In 1997 I bought myself another Bible that "fit" like the one I gave away in Anaheim Stadium that night. It took me through a season in my life that I lived desperately for Christ. The years I struggled as a young mom and didn't know how to love my firstborn son very well. It sat on my lap as I built an internet ministry to women who had abortions in their past. It took my through infertility as I longed for my promised child. It was in that Bible that I read the passage that told me that daughter's name. I pored over it through the 3+ years that we fought to keep Ethan through all the adoption battles. And I clung to it and the promises inside it when we worried over Tori's health crisis.

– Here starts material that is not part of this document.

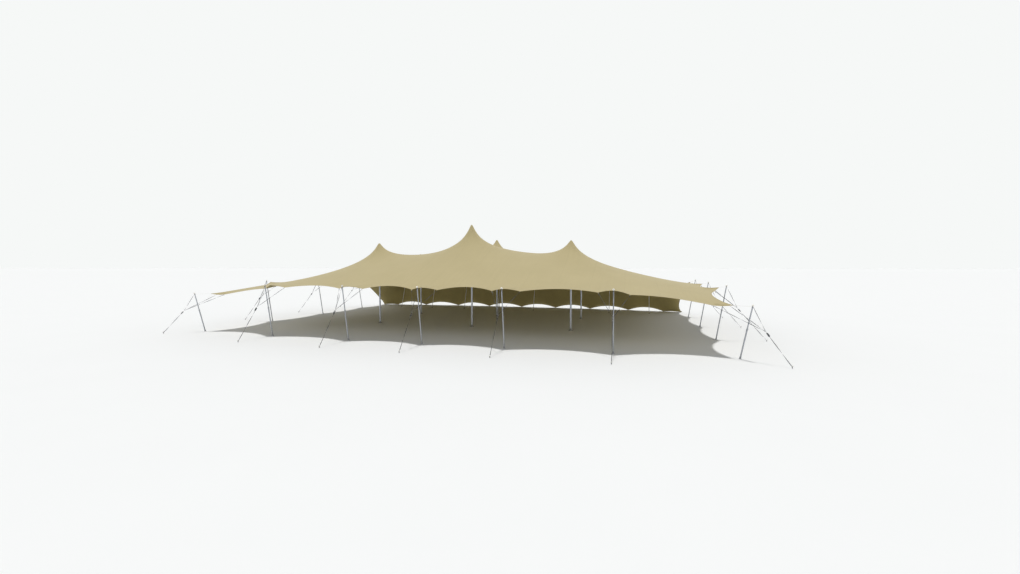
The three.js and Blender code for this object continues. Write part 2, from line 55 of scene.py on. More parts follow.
# Edge poles
FRONT_POLE_X = (0.0, 4.0, 8.7, 13.55)
FRONT_ROW_Y, FRONT_ROW_BOW = -8.82, 0.40
SIDE_POLE_X, SIDE_POLE_Y = 13.55, (-3.7, 1.2, 6.3)
EDGE_POLE_TOP, EDGE_POLE_LEAN = 2.74, 0.43
CORNER_POLE_TOP, CORNER_POLE_LEAN = 2.19, 0.45
CAP_LENGTH, NECK_LENGTH, COLLAR_SHARE = 0.070, 0.060, 0.53

# Back props
PROP_X = (-10.62, -7.60, -4.52, -1.43, 1.66, 4.76, 7.86, 10.92)
PROP_BASE_Y, PROP_TOP_Y, PROP_TOP_Z = 8.10, 8.85, 2.20

# Edge of the sheet
TIP_X = np.array([0.0, 4.0, 8.7, 13.3])
HALF_WIDTH, TIP_Y, TIP_BOW, TIP_Z, CORNER_TIP_Z = 13.3, -8.87, 0.65, 2.65, 2.10
SIDE_TIP_X, SIDE_TIP_Z = 13.64, (2.60, 2.60, 2.53)
CUSP_REACH, FRONT_SCALLOP, FRONT_DROP = 0.66, 0.62, 0.12
FRONT_ARCH, TIP_ARCH = np.array([0.150, 0.115, 0.065]), np.array([0.02, 0.02, 0.02, -0.035])
SIDE_SCALLOP, SIDE_ARCH = np.array([0.54, 0.42, 0.42, 0.43]), np.array([0.04, 0.0, 0.0, 0.0])
SIDE_DROP, WING_SAG = np.array([0.0, 0.075, 0.075, 0.075, 0.0]), 0.25
HEM_PEG_X = np.array([0.0, 3.10, 6.15, 9.36, 12.05, 13.30])
HEM_CORNER_X, HEM_Y, HEM_BOW = 13.50, 10.86, 0.99
HEM_ARCH, HEM_ARCH_LAST, HEM_ARCH_PULL = 0.30, 0.04, 0.15

# Tension of the sheet, and how far its edges reach in
PEAK_ROUND, KING_SOFTNESS, PROP_SOFTNESS, RIM_SOFTNESS = 0.08, 0.14, 0.50, 0.90
FRONT_REACH, BACK_REACH, SIDE_REACH = 5.0, 3.5, 3.5

# Guys
GUY_JOINT, CORNER_JOINT = (0.50, 1.60), (0.48, 1.20)
FRONT_PEG_OUT, SIDE_PEG_OUT, CORNER_PEG = 2.07, 2.25, (1.40, -1.23)
RATCHET_ALONG, RATCHET_LENGTH = 0.06, 0.17
PEG_HEIGHT, PEG_LEAN = 0.10, 0.22

CLOTH = 0.003
ROOT = "root"

# Largest steps between stations: on the sheet, along its free edges and along the hem
GRID_STEP, EDGE_STEP, HEM_STEP = 0.15, 1.3, 1.6
BACK_STEPS = 8


def put_in_scene(name, data):
    """New object at the origin that shows the given mesh, light or camera."""
    thing = bpy.data.objects.new(name, data)
    bpy.context.scene.collection.objects.link(thing)
    return thing


# Camera, where the photograph was taken from

# Width of the photograph and the focal length in its pixels, width of the film in millimetres
PHOTO_WIDTH, FOCAL_PIXELS, FILM_WIDTH = 1020.0, 427.26, 36.0
CAMERA_PLACE, CAMERA_YAW, CAMERA_PITCH, CAMERA_ROLL = (9.217, -26.884, 3.602), 15.310, 2.651, -0.049


def aim_camera():
    """Camera turned about z by the yaw, tipped down by the pitch, and rolled about its own view."""
    data = bpy.data.cameras.new("camera")
    data.sensor_width = FILM_WIDTH
    data.lens = FILM_WIDTH * FOCAL_PIXELS / PHOTO_WIDTH
    data.clip_end = 2000.0
    camera = put_in_scene("camera", data)
    yaw, pitch, roll = (math.radians(a) for a in (CAMERA_YAW, CAMERA_PITCH, CAMERA_ROLL))
    turn = Matrix.Rotation(yaw, 4, "Z") @ Matrix.Rotation(math.pi / 2 - pitch, 4, "X")
    camera.matrix_world = Matrix.Translation(CAMERA_PLACE) @ (turn @ Matrix.Rotation(-roll, 4, "Z"))
    bpy.context.scene.camera = camera


# Shape of the sheet

def bay_at(place, stations):
    """Number of the bay that holds each place, and the share of the way across it."""
    k = np.clip(np.searchsorted(stations, place, side="left") - 1, 0, len(stations) - 2)
    return k, (place - stations[k]) / (stations[k + 1] - stations[k])


def parabola(t):
    """0 at both ends of 0..1 and 1 in the middle."""
    return 1 - (2 * t - 1) ** 2


def scallop(to_start, to_end, drop_start, drop_end, arch):
    """Height of the edge over the straight line from tip to tip: down evenly from each tip to its
    cusp, and a parabolic arch from cusp to cusp."""
    share = np.clip((to_start - CUSP_REACH) / (to_start + to_end - 2 * CUSP_REACH), 0, 1)
    drop = drop_start + (drop_end - drop_start) * share
    return arch * parabola(share) - drop * np.clip(np.minimum(to_start, to_end) / CUSP_REACH, 0, 1)


def tip_y(x):
    """Line of the front tips, which bows back by the fourth power of x."""
    return TIP_Y + TIP_BOW * (x / HALF_WIDTH) ** 4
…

This bible was so many things to me. Most of all it was an anchor for my soul. It was my source of wisdom, the origin of hope.Those were some of the darkest and hardest days of my life, and truth be told, I think that Bible is a big part of why I even managed to get through them. The pages are stained with tears, filled with highlights, underlinings and personal notes. There are dates next to promises I circled that I knew God was speaking to me. Through those years, I was constantly reading and rereading. I would have a hurt or a need, and I could picture in my mind what the page looked like with the words I needed. And I would pore through it until I found them again. The Bible says that "Jesus is the Word," and I knew that to the very depth of my soul in that season of my life.
A few years ago I bought another Bible. If I am honest with you, it was just the last in a series of Bibles I bought that mostly sat on a shelf and gathered dust. I'm honestly a little embarrassed to show you it's pristine condition. I bought it in either January 2020 or 2021. Whichever is the right year (and I think it's 2020) the way it appears basically untouched is a sad testimony to the difference in my walk with the Lord now compared to the days when I was carrying the Bible above.


Diana, what a beautiful and open blog. I appreciate your honesty and being so real and raw. It's funny but it's almost impossible to run away from God. Thank you for sharing!!!